(Stored data entries)
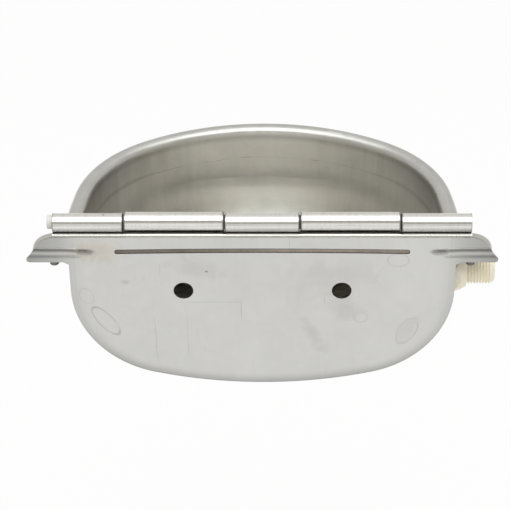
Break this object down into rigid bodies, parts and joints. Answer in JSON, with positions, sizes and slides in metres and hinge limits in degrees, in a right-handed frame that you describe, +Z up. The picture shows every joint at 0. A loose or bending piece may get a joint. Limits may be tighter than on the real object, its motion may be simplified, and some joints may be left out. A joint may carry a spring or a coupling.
{
  "type": "livestock drinking bowl",
  "caption": "Wall-hung steel drinking bowl for livestock, with a hinged cover over a float valve fed from a threaded side inlet.",
  "frame": {"origin": "midway between the two wall holes, on the outer face of the back plate that lies against the wall", "axes": "+X along the wall towards the water inlet, +Y away from the wall towards the animal, +Z up"},
  "size_m": [0.2839, 0.1515, 0.1239],
  "materials": {
    "stainless": "satin brushed sheet",
    "weld_steel": "heat-tinted weld",
    "nylon": "natural moulded nylon",
    "nylon_pin": "turned nylon",
    "brass": "turned",
    "rubber": "matt",
    "float_plastic": "moulded"
  },
  "bodies": {
    "bowl": {"bowl_body": "stainless", "back_plate": "stainless", "seam_weld": "weld_steel", "ear_studs": "stainless", "ear_washers": "stainless", "ear_nuts": "stainless", "hinge_leaf": "stainless", "fixed_knuckle_left": "stainless", "fixed_knuckle_middle": "stainless", "fixed_knuckle_right": "stainless", "knuckle_welds": "weld_steel", "hinge_pin": "nylon_pin", "valve_body": "nylon", "orifice_seat": "brass", "inner_gasket": "rubber", "outer_washer": "nylon", "inlet_locknut": "nylon", "pivot_pin": "stainless"},
    "cover": {"cover_knuckle_left": "stainless", "cover_knuckle_right": "stainless", "cover_panel": "stainless"},
    "float_lever": {"float_arm": "nylon", "float_locknut": "nylon", "float": "float_plastic"},
    "valve_plunger": {"plunger": "nylon_pin", "plunger_seal": "rubber"}
  },
  "joints": [
    {"name": "cover_hinge", "type": "hinge", "parent": "bowl", "child": "cover", "pos_m": [0, 0.0061, 0.0462], "axis": [1, 0, 0], "range_deg": [0, 135]},
    {"name": "float_pivot", "type": "hinge", "parent": "bowl", "child": "float_lever", "pos_m": [0.07694, 0.025, -0.008], "axis": [0, 1, 0], "range_deg": [0, 20]},
    {"name": "plunger_slide", "type": "slide", "parent": "bowl", "child": "valve_plunger", "axis": [1, 0, 0], "range_m": [0, 0.00279]}
  ],
  "couplings": [
    {"joint": "plunger_slide", "follows": "float_pivot", "m_per_rad": 0.008}
  ]
}
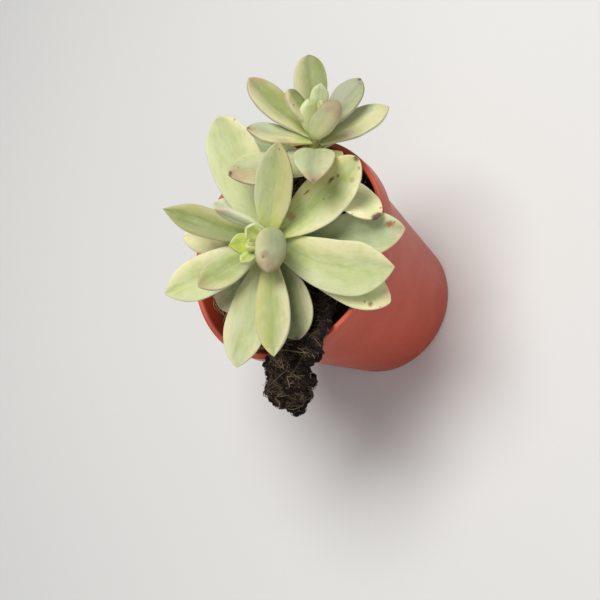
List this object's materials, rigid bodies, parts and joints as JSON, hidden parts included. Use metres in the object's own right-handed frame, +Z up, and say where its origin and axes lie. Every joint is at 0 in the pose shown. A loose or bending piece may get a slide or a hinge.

- **The task**:
Repeat the entries above exactly, leaving nothing out.

- **Solution to this problem**:
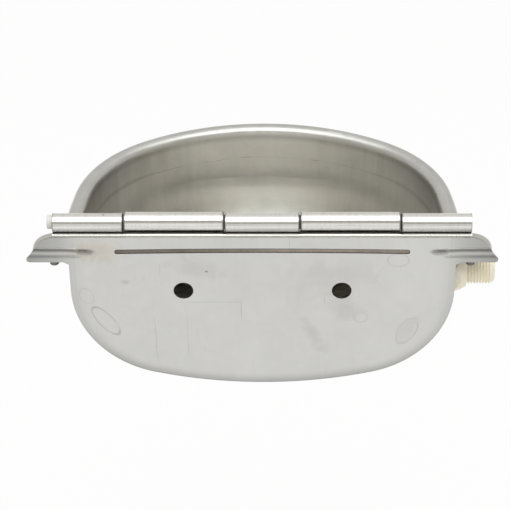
Break this object down into rigid bodies, parts and joints. Answer in JSON, with positions, sizes and slides in metres and hinge limits in degrees, in a right-handed frame that you describe, +Z up. The picture shows every joint at 0. A loose or bending piece may get a joint. Limits may be tighter than on the real object, its motion may be simplified, and some joints may be left out. A joint may carry a spring or a coupling.
{
  "type": "livestock drinking bowl",
  "caption": "Wall-hung steel drinking bowl for livestock, with a hinged cover over a float valve fed from a threaded side inlet.",
  "frame": {"origin": "midway between the two wall holes, on the outer face of the back plate that lies against the wall", "axes": "+X along the wall towards the water inlet, +Y away from the wall towards the animal, +Z up"},
  "size_m": [0.2839, 0.1515, 0.1239],
  "materials": {
    "stainless": "satin brushed sheet",
    "weld_steel": "heat-tinted weld",
    "nylon": "natural moulded nylon",
    "nylon_pin": "turned nylon",
    "brass": "turned",
    "rubber": "matt",
    "float_plastic": "moulded"
  },
  "bodies": {
    "bowl": {"bowl_body": "stainless", "back_plate": "stainless", "seam_weld": "weld_steel", "ear_studs": "stainless", "ear_washers": "stainless", "ear_nuts": "stainless", "hinge_leaf": "stainless", "fixed_knuckle_left": "stainless", "fixed_knuckle_middle": "stainless", "fixed_knuckle_right": "stainless", "knuckle_welds": "weld_steel", "hinge_pin": "nylon_pin", "valve_body": "nylon", "orifice_seat": "brass", "inner_gasket": "rubber", "outer_washer": "nylon", "inlet_locknut": "nylon", "pivot_pin": "stainless"},
    "cover": {"cover_knuckle_left": "stainless", "cover_knuckle_right": "stainless", "cover_panel": "stainless"},
    "float_lever": {"float_arm": "nylon", "float_locknut": "nylon", "float": "float_plastic"},
    "valve_plunger": {"plunger": "nylon_pin", "plunger_seal": "rubber"}
  },
  "joints": [
    {"name": "cover_hinge", "type": "hinge", "parent": "bowl", "child": "cover", "pos_m": [0, 0.0061, 0.0462], "axis": [1, 0, 0], "range_deg": [0, 135]},
    {"name": "float_pivot", "type": "hinge", "parent": "bowl", "child": "float_lever", "pos_m": [0.07694, 0.025, -0.008], "axis": [0, 1, 0], "range_deg": [0, 20]},
    {"name": "plunger_slide", "type": "slide", "parent": "bowl", "child": "valve_plunger", "axis": [1, 0, 0], "range_m": [0, 0.00279]}
  ],
  "couplings": [
    {"joint": "plunger_slide", "follows": "float_pivot", "m_per_rad": 0.008}
  ]
}
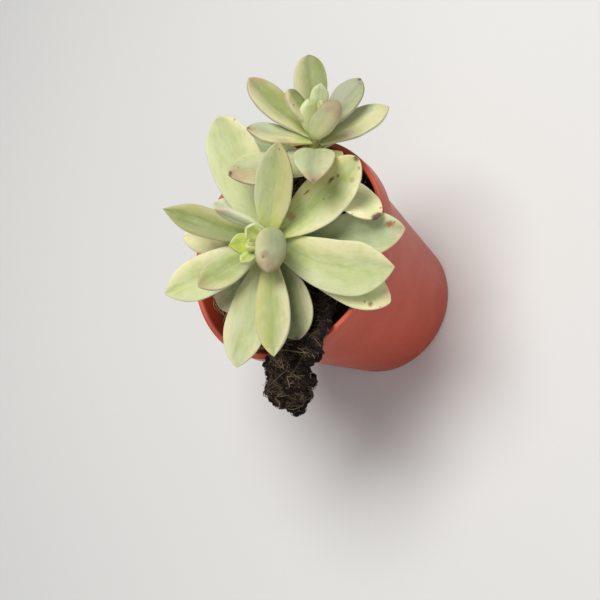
List this object's materials, rigid bodies, parts and joints as JSON, hidden parts included. Use metres in the object's own right-handed frame, +Z up, and say where its origin and axes lie. Every joint is at 0 in the pose shown. A loose or bending piece may get a slide or a hinge.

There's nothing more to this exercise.